February 22, 2011  By Carey Fredericks

Feb. 22, 2011, Sparta, N.J. - Helicopters have a lot of moving parts — as do all the different and intertwining markets driving sales in this industry.


General aviation analyst Brian Foley sees a bright spot in this. "Complexity is actually good from a diversity perspective. When one market segment is performing poorly it's always good to have another one, whose cycles may be different, to take up the slack. The good news we're finally seeing is that helicopters look poised to climb up from their current slump.”

Foley cites a recent case where opposite ends of the market (civil and military) helped to balance one another. The civil corporate helicopter market was compromised as the recession and credit freeze forced buyers to cancel orders. But while this was happening, the military helicopter business proved more resistant, which kept the industry working. During the same period business jets, whose military market is tiny in comparison, saw deliveries and payrolls plunge by nearly half.

"There's an interesting dichotomy between helicopter civil and military markets," Foley said. "Civil deliveries represent about two-thirds of unit deliveries but less than one-third of the total dollars. So the industry would have to sell a lot of tiny R-44's to civilian customers to equal the value of just one Bell-Boeing’s V-22 Osprey. But now we're entering a period of reversal, characterized by military budget cuts on the one hand and rising corporate profits on the other. This should spur recovery in the offshore-oil and executive-transportation segments which are part of the civil industry's bread and butter."

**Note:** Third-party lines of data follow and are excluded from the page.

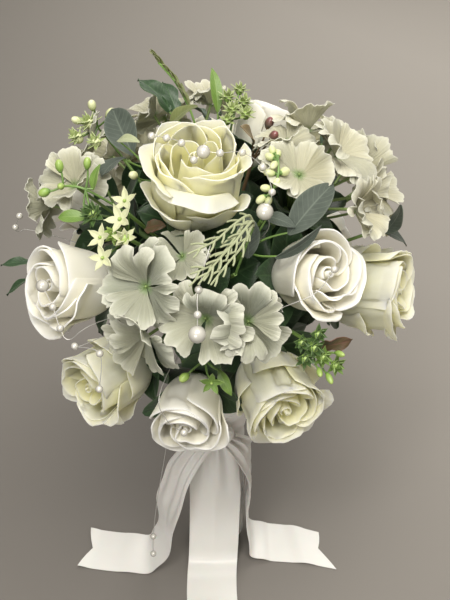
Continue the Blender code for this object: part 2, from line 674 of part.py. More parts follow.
def stem_hole(azimuth, elevation, radius, sides):
    """The plain hole in the bundle's neck that a spray's stem stands in."""
    out, skin = direction(azimuth, elevation), neck_reach(elevation)
    ends = (BALL_CENTRE + out * (skin - HOLE_DEPTH - SEAT_GAP), BALL_CENTRE + out * (skin + HOLE_RISE))
    return tube(ends, [radius + HOLE_CLEARANCE] * 2, sides)


def stem_bundle(finish):
    """The bound stems, with a stem and a cup for every bloom, and a hole for every spray and wire."""
    profile = [(BUNDLE_RADIUS * share, z) for share, z in BUNDLE_PROFILE]
    obj = mesh_object("stem_bundle", turned(profile, ROUND_SIDES, FLUTE_DEPTH), finish)
    stems = []
    for _, *spec in ROSES:
        frame = rose_frame(*spec)
        stems.append(flower_stem(frame.translation, frame.col[2].xyz))
    for _, azimuth, elevation, reach, _ in HYDRANGEAS:
        out = direction(azimuth, elevation)
        stems.append(flower_stem(BALL_CENTRE + out * (reach - HEAD_DEPTH - HEAD_FOOT_RADIUS), out))
    boolean(obj, stems, "UNION")
    holes = [stem_hole(spray[2], spray[3], SPRAY_STEM_RADIUS, STEM_SIDES) for spray in SPRAYS]
    holes += [stem_hole(pearls[1], pearls[2], WIRE_RADIUS, WIRE_SIDES) for pearls in PEARLS]
    boolean(obj, holes, "DIFFERENCE")
    return smoothed(obj)


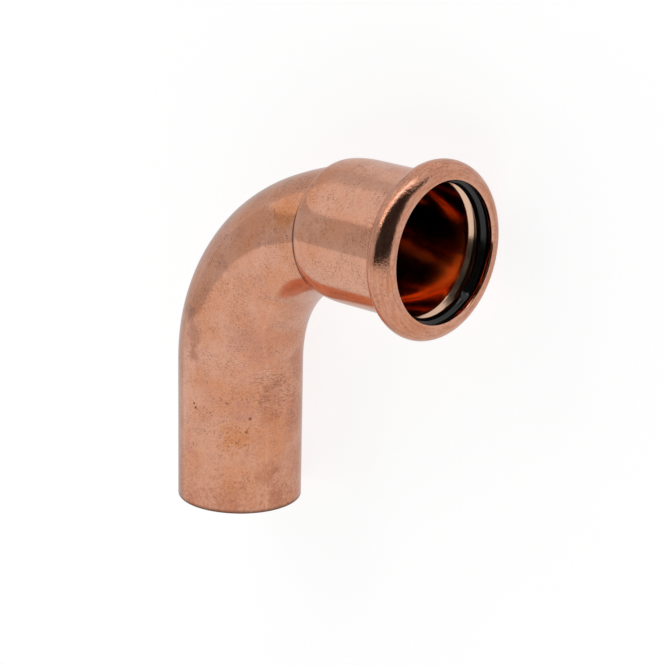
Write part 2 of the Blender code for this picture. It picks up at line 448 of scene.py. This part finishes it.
def seal_rings():
    """Rings of the seal, each right round the mouth at one angle of the ring's own section."""
    reach = SEAL_ROUND + DIMPLE_RADIUS - DIMPLE_DEPTH
    offset = Vector((-math.cos(DIMPLE_TILT), 0, math.sin(DIMPLE_TILT))) * reach
    centres = [section_frame(FIRST_DIMPLE + math.tau * i / DIMPLES) @ offset for i in range(DIMPLES)]
    rings = []
    for step in range(SEAL_SIDES):
        angle = math.tau * step / SEAL_SIDES
        outward = Vector((math.cos(angle), 0, math.sin(angle)))
        ring = []
        for turn in TURNS:
            place = section_frame(turn)
            depth = dimple_depth(place @ (outward * SEAL_ROUND), centres)
            ring.append(place @ (outward * (SEAL_ROUND - depth)))
        rings.append(ring)
    return rings


def make_seal(finish):
    rings = seal_rings()
    faces = [face[::-1] for face in closed_rows(rings)]
    return add_piece(ring_mesh("rubber_seal", rings, faces), finish)


def node(tree, kind, inputs=None, **settings):
    """Adds a shader node. An input is a value or the output socket of another node."""
    made = tree.nodes.new("ShaderNode" + kind)
    for key, value in settings.items():
        setattr(made, key, value)
    for key, value in (inputs or {}).items():
        if isinstance(value, bpy.types.NodeSocket):
            tree.links.new(value, made.inputs[key])
        else:
            made.inputs[key].default_value = value
    return made


def maths(tree, operation, *values):
    return node(tree, "Math", dict(enumerate(values)), operation=operation).outputs[0]


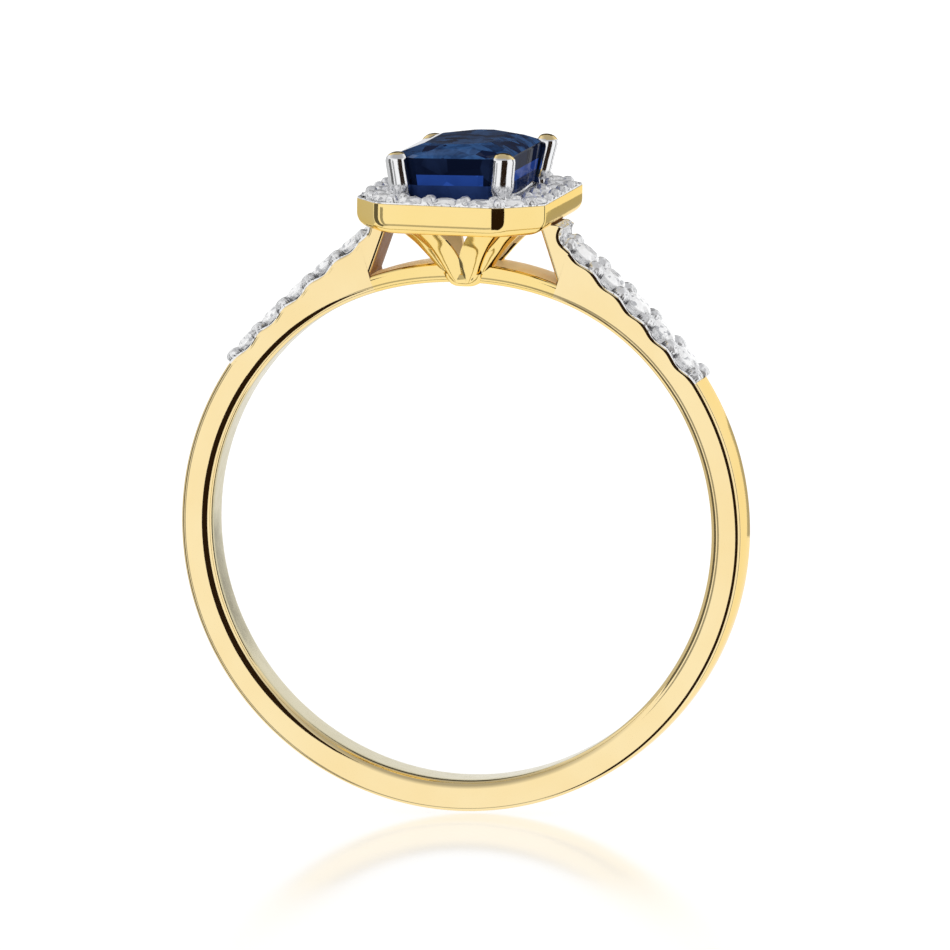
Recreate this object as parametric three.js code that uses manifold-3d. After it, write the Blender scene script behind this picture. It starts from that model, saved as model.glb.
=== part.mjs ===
// A cathedral halo engagement ring: a yellow-gold shank whose shoulders rise to an octagonal halo,
// which carries an emerald-cut sapphire in four claws, with brilliants round it and down both shoulders.
// Millimetres, +Z up. The origin is the centre of the finger hole, +Y runs along the finger,
// and the head is at +Z. Left is -X, and front is -Y.
import * as THREE from "three";
import { mergeVertices } from "three/addons/utils/BufferGeometryUtils.js";
import { ConvexGeometry } from "three/addons/geometries/ConvexGeometry.js";
import Module from "manifold-3d";

const wasm = await Module();
wasm.setup();

// ---------------------------------------------------------------- driving dimensions

const SEAM = 0.02; // gap left in a soldered joint or round a set stone

const BORE_R = 8.5; // finger hole: a 17 mm ring
const BORE_FLAT = 0.25; // how far the hole flattens under the head
const BORE_FLAT_SPREAD = THREE.MathUtils.degToRad(28);
const BAND_W = 1.9; // along the finger
const BAND_T = 1.04;
const BAND_R = BORE_R + BAND_T;
const BAND_COMFORT = 0.2; // rounding of the band's inner edges
const BAND_EDGE = 0.08; // and of its outer ones
const BAND_SEGMENTS = 72;
const ARC_STEP = THREE.MathUtils.degToRad(5);

const SHOULDER_END = THREE.MathUtils.degToRad(56.4); // from the top of the ring, where the band begins
const SHOULDER_TOP = new THREE.Vector2(3.3, 9.78); // where the row of stones meets the halo
const SHOULDER_SAGITTA = 0.15; // how far the row bows out from its chord
const STRUT_OUTER_X = 3.1;
const STRUT_INNER_X = 2.55;
const CROTCH = THREE.MathUtils.degToRad(21); // where the shoulder leaves the bridge
const BRIDGE_R = 8.96; // top of the bridge

const RAIL_T = 0.55; // the strip that holds the shoulder stones
const RAIL_UNDERCUT = 0.14; // its lower end slants back from the band by this much
const RAIL_LIP = 0.12; // gold left on each side of it
const SHOULDER_STONES = 5;
const SHOULDER_PITCH = 1.21;
const SHOULDER_STONE_D = 1.12;
const SHOULDER_STONE_LIFT = 0.08; // girdle over the rail
const SHOULDER_BEAD = { r: 0.22, h: 0.28 };

const HALO = { x: 3.2, y: 4.35, cut: 1.32 }; // half sizes of the octagon and its corner cut
const HALO_TOP = 11.29;
const TRAY_BOTTOM = 10.3;
const TRAY_LIP_Z = 11.17;
const TRAY_FLOOR_Z = 10.84;
const TRAY_WALL = 0.2;
const WELL = { x: 1.77, y: 2.77, cut: 0.5 }; // opening for the centre stone
const STONE_LINE_INSET = 0.55; // halo stones' centres, in from the halo's edge
const HALO_STONE_D = 0.94;
const HALO_BEAD = { r: 0.13, h: 0.1 };
const HALO_BEAD_SPREAD = 0.34; // beads' distance from the stones' line
const LONG_SIDE_GAPS = 6; // between two corner stones
const SHORT_SIDE_GAPS = 4;

const GIRDLE_Z = 12.56;
const SAPPHIRE = { x: 2.0, y: 3.0, cut: 0.6 };
const SAPPHIRE_STEPS = [
  // height over the girdle, and how far the outline has drawn in there
  { z: 0.46, inset: 0.85, cut: 0.42 },
  { z: 0.28, inset: 0.42, cut: 0.52 },
  { z: 0.03, inset: 0, cut: 0.6 },
  { z: -0.03, inset: 0, cut: 0.6 },
  { z: -1.15, inset: 0.39, cut: 0.52 },
  { z: -1.65, inset: 0.85, cut: 0.42 },
];
const KEEL = { z: -2.15, y: 1.0 };

const SEAT_TOP = 11.47;
const CLAW_R = 0.31;
const CLAW_SIDES = 10;
const CLAW_FOOT = new THREE.Vector3(1.62, 2.55, 10.4);
const CLAW_TIP = new THREE.Vector3(1.84, 2.8, 12.6);
const CLAW_TOP_Z = 12.86;

const BASKET_WALL = 0.3;
const BASKET_FLOOR_Z = 8.5;
const BASKET_RINGS = [
  { z: 8.14, x: 0.3, y: 1.0, cut: 0.15 },
  { z: 8.3, x: 0.48, y: 1.12, cut: 0.22 },
  { z: 8.6, x: 0.68, y: 1.28, cut: 0.3 },
  { z: 8.9, x: 0.9, y: 1.48, cut: 0.38 },
  { z: 9.25, x: 1.17, y: 1.72, cut: 0.47 },
  { z: 9.6, x: 1.48, y: 2.0, cut: 0.56 },
  { z: 9.95, x: 1.85, y: 2.35, cut: 0.66 },
  { z: TRAY_BOTTOM - SEAM, x: 2.25, y: 2.75, cut: 0.75 },
];
const FRONT_WINDOW = [
  // half width of the opening at each height
  [8.55, 0],
  [8.95, 0.16],
  [9.5, 0.48],
  [10.05, 0.9],
  [10.4, 1.2],
];
const SIDE_WINDOW = [
  [BRIDGE_R + 0.06, 0.6],
  [9.5, 1.02],
  [10.05, 1.39],
  [10.4, 1.65],
];

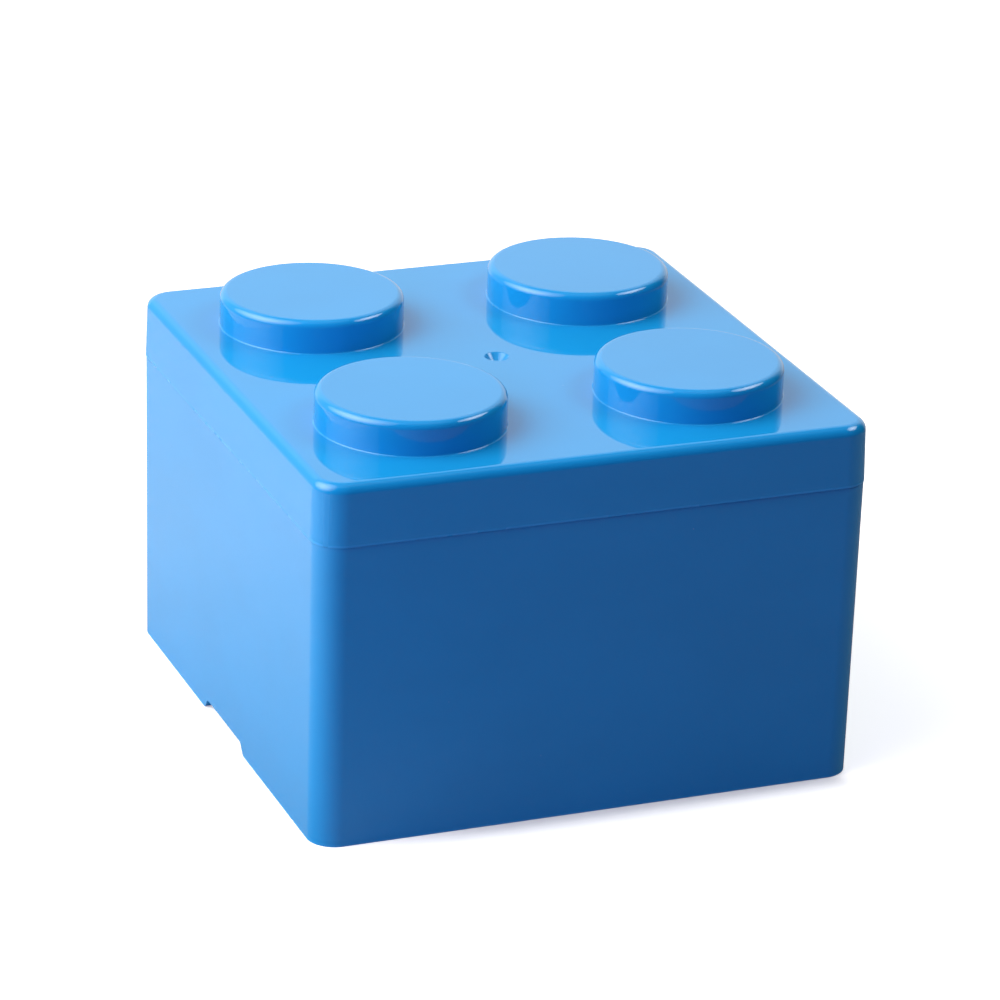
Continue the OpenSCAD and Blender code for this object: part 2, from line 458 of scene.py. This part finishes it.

Noting that helicopters were one of the last segments of general aviation to enter the downturn and should therefore expect to be among the last out, Foley believes that 2011 will be remembered as a "trough year" in which deliveries finally bottomed out before trending upwards. He also anticipates that the large and fast-growing economies of India and China, for example, with their lack of airport infrastructure and their likelihood of huge construction projects, are ripe for rotorcraft.